• _EXERCISE_
Set down the material below in full, matching it exactly.

• _SUPPLIED INFORMATION_
*-*-*

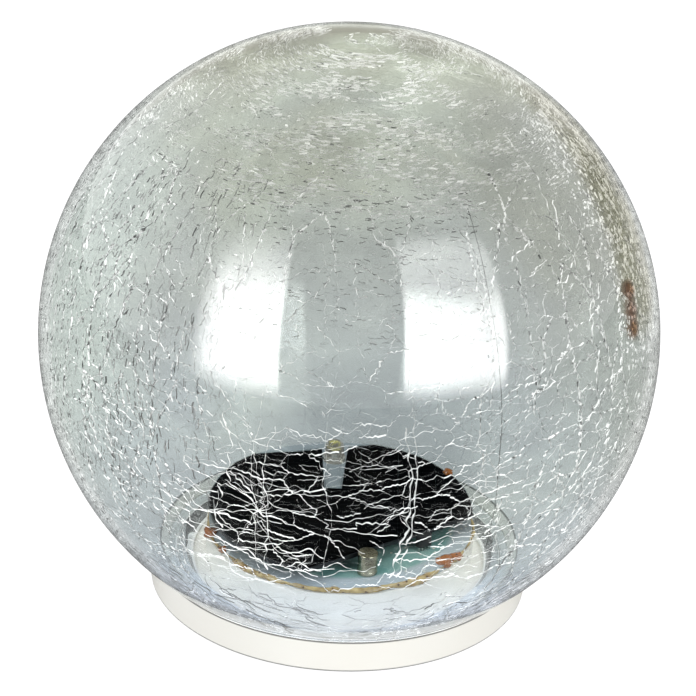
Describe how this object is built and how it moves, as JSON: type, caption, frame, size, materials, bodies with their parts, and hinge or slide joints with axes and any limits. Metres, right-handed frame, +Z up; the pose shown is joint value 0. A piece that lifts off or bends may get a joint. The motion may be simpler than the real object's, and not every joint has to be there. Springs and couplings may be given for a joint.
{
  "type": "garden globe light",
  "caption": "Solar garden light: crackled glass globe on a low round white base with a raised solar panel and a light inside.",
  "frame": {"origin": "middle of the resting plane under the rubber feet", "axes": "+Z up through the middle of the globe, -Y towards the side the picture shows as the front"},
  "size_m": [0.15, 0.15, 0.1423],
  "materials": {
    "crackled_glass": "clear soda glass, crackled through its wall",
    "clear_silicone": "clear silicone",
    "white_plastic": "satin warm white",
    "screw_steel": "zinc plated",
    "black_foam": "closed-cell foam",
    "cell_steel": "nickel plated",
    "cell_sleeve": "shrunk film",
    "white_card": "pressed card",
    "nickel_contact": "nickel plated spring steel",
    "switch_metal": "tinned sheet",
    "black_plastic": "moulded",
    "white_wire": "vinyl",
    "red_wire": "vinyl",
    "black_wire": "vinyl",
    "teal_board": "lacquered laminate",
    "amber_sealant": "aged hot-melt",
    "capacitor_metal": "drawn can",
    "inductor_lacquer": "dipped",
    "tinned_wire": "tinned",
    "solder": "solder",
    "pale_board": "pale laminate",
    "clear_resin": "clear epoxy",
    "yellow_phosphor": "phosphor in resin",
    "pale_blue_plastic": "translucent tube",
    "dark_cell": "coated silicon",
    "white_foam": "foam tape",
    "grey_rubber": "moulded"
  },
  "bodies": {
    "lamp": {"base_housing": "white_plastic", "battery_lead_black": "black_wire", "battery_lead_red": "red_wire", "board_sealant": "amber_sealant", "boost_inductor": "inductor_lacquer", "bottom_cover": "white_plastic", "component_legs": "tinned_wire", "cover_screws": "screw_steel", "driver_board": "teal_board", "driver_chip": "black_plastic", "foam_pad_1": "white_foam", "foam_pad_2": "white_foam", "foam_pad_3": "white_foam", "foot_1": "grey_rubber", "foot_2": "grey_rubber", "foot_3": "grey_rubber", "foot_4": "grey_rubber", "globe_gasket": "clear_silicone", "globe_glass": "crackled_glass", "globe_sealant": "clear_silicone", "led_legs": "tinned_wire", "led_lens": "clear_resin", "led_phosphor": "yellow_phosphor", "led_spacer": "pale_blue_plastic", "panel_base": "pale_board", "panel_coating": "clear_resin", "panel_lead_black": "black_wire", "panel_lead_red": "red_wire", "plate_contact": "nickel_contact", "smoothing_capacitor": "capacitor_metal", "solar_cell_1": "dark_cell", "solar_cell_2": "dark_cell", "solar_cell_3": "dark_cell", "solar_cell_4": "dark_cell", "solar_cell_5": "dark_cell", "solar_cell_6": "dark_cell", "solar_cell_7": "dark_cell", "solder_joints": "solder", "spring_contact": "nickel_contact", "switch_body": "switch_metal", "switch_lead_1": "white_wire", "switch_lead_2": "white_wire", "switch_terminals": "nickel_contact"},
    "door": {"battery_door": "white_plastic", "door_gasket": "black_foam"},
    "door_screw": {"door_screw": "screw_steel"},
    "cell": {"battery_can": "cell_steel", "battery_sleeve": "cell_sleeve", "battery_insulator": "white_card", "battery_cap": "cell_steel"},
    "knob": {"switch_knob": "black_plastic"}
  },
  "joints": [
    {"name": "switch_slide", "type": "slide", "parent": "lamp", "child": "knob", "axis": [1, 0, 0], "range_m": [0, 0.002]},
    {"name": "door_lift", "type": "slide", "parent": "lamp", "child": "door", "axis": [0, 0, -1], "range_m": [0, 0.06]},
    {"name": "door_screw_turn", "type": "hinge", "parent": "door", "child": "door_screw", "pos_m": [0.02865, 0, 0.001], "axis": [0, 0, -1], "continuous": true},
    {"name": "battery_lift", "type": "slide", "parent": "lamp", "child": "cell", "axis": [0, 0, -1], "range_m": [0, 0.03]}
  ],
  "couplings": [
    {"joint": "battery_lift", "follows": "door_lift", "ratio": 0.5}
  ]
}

*-*-*

• _WORKED SOLUTION_
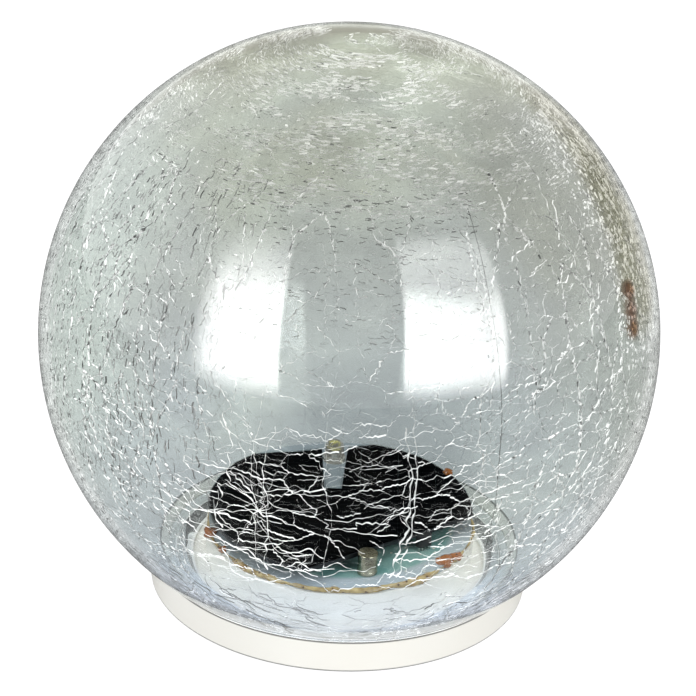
Describe how this object is built and how it moves, as JSON: type, caption, frame, size, materials, bodies with their parts, and hinge or slide joints with axes and any limits. Metres, right-handed frame, +Z up; the pose shown is joint value 0. A piece that lifts off or bends may get a joint. The motion may be simpler than the real object's, and not every joint has to be there. Springs and couplings may be given for a joint.
{
  "type": "garden globe light",
  "caption": "Solar garden light: crackled glass globe on a low round white base with a raised solar panel and a light inside.",
  "frame": {"origin": "middle of the resting plane under the rubber feet", "axes": "+Z up through the middle of the globe, -Y towards the side the picture shows as the front"},
  "size_m": [0.15, 0.15, 0.1423],
  "materials": {
    "crackled_glass": "clear soda glass, crackled through its wall",
    "clear_silicone": "clear silicone",
    "white_plastic": "satin warm white",
    "screw_steel": "zinc plated",
    "black_foam": "closed-cell foam",
    "cell_steel": "nickel plated",
    "cell_sleeve": "shrunk film",
    "white_card": "pressed card",
    "nickel_contact": "nickel plated spring steel",
    "switch_metal": "tinned sheet",
    "black_plastic": "moulded",
    "white_wire": "vinyl",
    "red_wire": "vinyl",
    "black_wire": "vinyl",
    "teal_board": "lacquered laminate",
    "amber_sealant": "aged hot-melt",
    "capacitor_metal": "drawn can",
    "inductor_lacquer": "dipped",
    "tinned_wire": "tinned",
    "solder": "solder",
    "pale_board": "pale laminate",
    "clear_resin": "clear epoxy",
    "yellow_phosphor": "phosphor in resin",
    "pale_blue_plastic": "translucent tube",
    "dark_cell": "coated silicon",
    "white_foam": "foam tape",
    "grey_rubber": "moulded"
  },
  "bodies": {
    "lamp": {"base_housing": "white_plastic", "battery_lead_black": "black_wire", "battery_lead_red": "red_wire", "board_sealant": "amber_sealant", "boost_inductor": "inductor_lacquer", "bottom_cover": "white_plastic", "component_legs": "tinned_wire", "cover_screws": "screw_steel", "driver_board": "teal_board", "driver_chip": "black_plastic", "foam_pad_1": "white_foam", "foam_pad_2": "white_foam", "foam_pad_3": "white_foam", "foot_1": "grey_rubber", "foot_2": "grey_rubber", "foot_3": "grey_rubber", "foot_4": "grey_rubber", "globe_gasket": "clear_silicone", "globe_glass": "crackled_glass", "globe_sealant": "clear_silicone", "led_legs": "tinned_wire", "led_lens": "clear_resin", "led_phosphor": "yellow_phosphor", "led_spacer": "pale_blue_plastic", "panel_base": "pale_board", "panel_coating": "clear_resin", "panel_lead_black": "black_wire", "panel_lead_red": "red_wire", "plate_contact": "nickel_contact", "smoothing_capacitor": "capacitor_metal", "solar_cell_1": "dark_cell", "solar_cell_2": "dark_cell", "solar_cell_3": "dark_cell", "solar_cell_4": "dark_cell", "solar_cell_5": "dark_cell", "solar_cell_6": "dark_cell", "solar_cell_7": "dark_cell", "solder_joints": "solder", "spring_contact": "nickel_contact", "switch_body": "switch_metal", "switch_lead_1": "white_wire", "switch_lead_2": "white_wire", "switch_terminals": "nickel_contact"},
    "door": {"battery_door": "white_plastic", "door_gasket": "black_foam"},
    "door_screw": {"door_screw": "screw_steel"},
    "cell": {"battery_can": "cell_steel", "battery_sleeve": "cell_sleeve", "battery_insulator": "white_card", "battery_cap": "cell_steel"},
    "knob": {"switch_knob": "black_plastic"}
  },
  "joints": [
    {"name": "switch_slide", "type": "slide", "parent": "lamp", "child": "knob", "axis": [1, 0, 0], "range_m": [0, 0.002]},
    {"name": "door_lift", "type": "slide", "parent": "lamp", "child": "door", "axis": [0, 0, -1], "range_m": [0, 0.06]},
    {"name": "door_screw_turn", "type": "hinge", "parent": "door", "child": "door_screw", "pos_m": [0.02865, 0, 0.001], "axis": [0, 0, -1], "continuous": true},
    {"name": "battery_lift", "type": "slide", "parent": "lamp", "child": "cell", "axis": [0, 0, -1], "range_m": [0, 0.03]}
  ],
  "couplings": [
    {"joint": "battery_lift", "follows": "door_lift", "ratio": 0.5}
  ]
}